Given problem
Every line from the first one to the line containing "of the band." should be echoed exactly; leave out the rest.
● ● ●
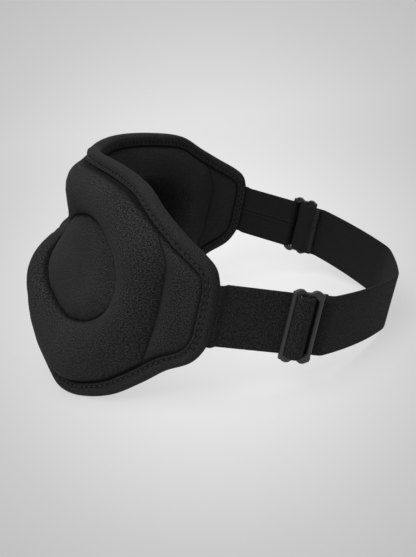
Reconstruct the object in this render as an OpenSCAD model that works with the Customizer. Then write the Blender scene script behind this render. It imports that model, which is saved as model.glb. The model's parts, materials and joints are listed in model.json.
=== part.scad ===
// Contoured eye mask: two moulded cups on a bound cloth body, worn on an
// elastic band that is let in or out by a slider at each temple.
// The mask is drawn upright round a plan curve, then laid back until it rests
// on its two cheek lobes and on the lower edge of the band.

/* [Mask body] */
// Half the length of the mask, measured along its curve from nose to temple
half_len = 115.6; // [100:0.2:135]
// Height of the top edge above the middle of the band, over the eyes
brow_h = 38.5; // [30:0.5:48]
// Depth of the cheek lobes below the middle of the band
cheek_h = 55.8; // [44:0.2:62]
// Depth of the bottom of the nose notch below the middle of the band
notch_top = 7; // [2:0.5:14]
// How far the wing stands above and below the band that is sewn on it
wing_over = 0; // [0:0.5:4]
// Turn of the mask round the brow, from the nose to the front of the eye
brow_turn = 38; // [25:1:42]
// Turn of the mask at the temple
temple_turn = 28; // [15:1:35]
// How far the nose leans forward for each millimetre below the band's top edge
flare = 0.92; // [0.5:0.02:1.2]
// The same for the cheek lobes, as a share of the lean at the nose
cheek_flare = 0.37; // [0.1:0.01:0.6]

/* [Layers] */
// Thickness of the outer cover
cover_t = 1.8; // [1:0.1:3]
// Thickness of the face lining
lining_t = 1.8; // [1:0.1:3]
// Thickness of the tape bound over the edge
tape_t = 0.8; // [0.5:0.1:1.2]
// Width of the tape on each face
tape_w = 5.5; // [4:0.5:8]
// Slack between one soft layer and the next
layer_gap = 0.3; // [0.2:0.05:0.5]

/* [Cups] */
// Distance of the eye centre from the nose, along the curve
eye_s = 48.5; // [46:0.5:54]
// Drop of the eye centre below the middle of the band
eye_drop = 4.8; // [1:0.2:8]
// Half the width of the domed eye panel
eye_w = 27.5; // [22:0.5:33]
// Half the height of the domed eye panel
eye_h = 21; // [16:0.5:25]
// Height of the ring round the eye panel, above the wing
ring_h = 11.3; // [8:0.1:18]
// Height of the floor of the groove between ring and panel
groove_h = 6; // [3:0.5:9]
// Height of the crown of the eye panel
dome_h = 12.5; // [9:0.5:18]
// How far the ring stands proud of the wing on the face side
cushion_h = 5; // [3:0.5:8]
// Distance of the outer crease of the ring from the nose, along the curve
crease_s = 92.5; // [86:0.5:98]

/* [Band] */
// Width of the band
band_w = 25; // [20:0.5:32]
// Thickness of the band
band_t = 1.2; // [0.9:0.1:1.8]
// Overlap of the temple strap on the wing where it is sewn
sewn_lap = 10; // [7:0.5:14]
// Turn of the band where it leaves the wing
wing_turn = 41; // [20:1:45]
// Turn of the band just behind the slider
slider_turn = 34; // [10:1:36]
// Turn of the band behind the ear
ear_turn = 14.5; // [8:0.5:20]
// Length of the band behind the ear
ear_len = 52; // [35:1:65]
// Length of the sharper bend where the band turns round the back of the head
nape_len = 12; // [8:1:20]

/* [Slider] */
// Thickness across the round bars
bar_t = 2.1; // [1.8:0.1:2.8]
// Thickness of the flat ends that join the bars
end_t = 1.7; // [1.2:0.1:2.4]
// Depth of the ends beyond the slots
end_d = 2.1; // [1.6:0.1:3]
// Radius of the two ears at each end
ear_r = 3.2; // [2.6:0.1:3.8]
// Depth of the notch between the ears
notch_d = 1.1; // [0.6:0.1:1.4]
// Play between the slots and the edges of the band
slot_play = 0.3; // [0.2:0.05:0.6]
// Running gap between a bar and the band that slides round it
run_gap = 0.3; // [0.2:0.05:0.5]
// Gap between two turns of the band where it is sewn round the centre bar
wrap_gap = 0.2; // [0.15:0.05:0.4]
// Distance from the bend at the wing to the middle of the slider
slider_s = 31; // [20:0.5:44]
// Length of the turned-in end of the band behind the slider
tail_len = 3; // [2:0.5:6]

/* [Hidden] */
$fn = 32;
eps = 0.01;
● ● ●
Task output
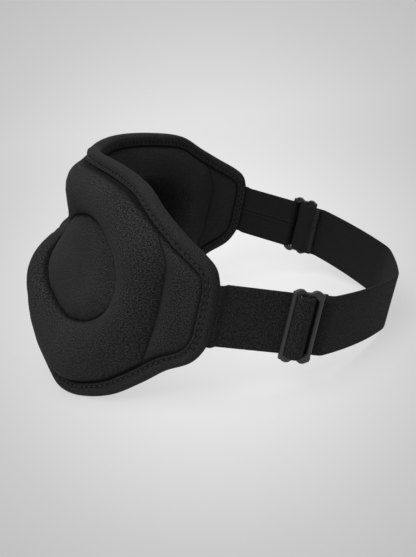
Reconstruct the object in this render as an OpenSCAD model that works with the Customizer. Then write the Blender scene script behind this render. It imports that model, which is saved as model.glb. The model's parts, materials and joints are listed in model.json.
=== part.scad ===
// Contoured eye mask: two moulded cups on a bound cloth body, worn on an
// elastic band that is let in or out by a slider at each temple.
// The mask is drawn upright round a plan curve, then laid back until it rests
// on its two cheek lobes and on the lower edge of the band.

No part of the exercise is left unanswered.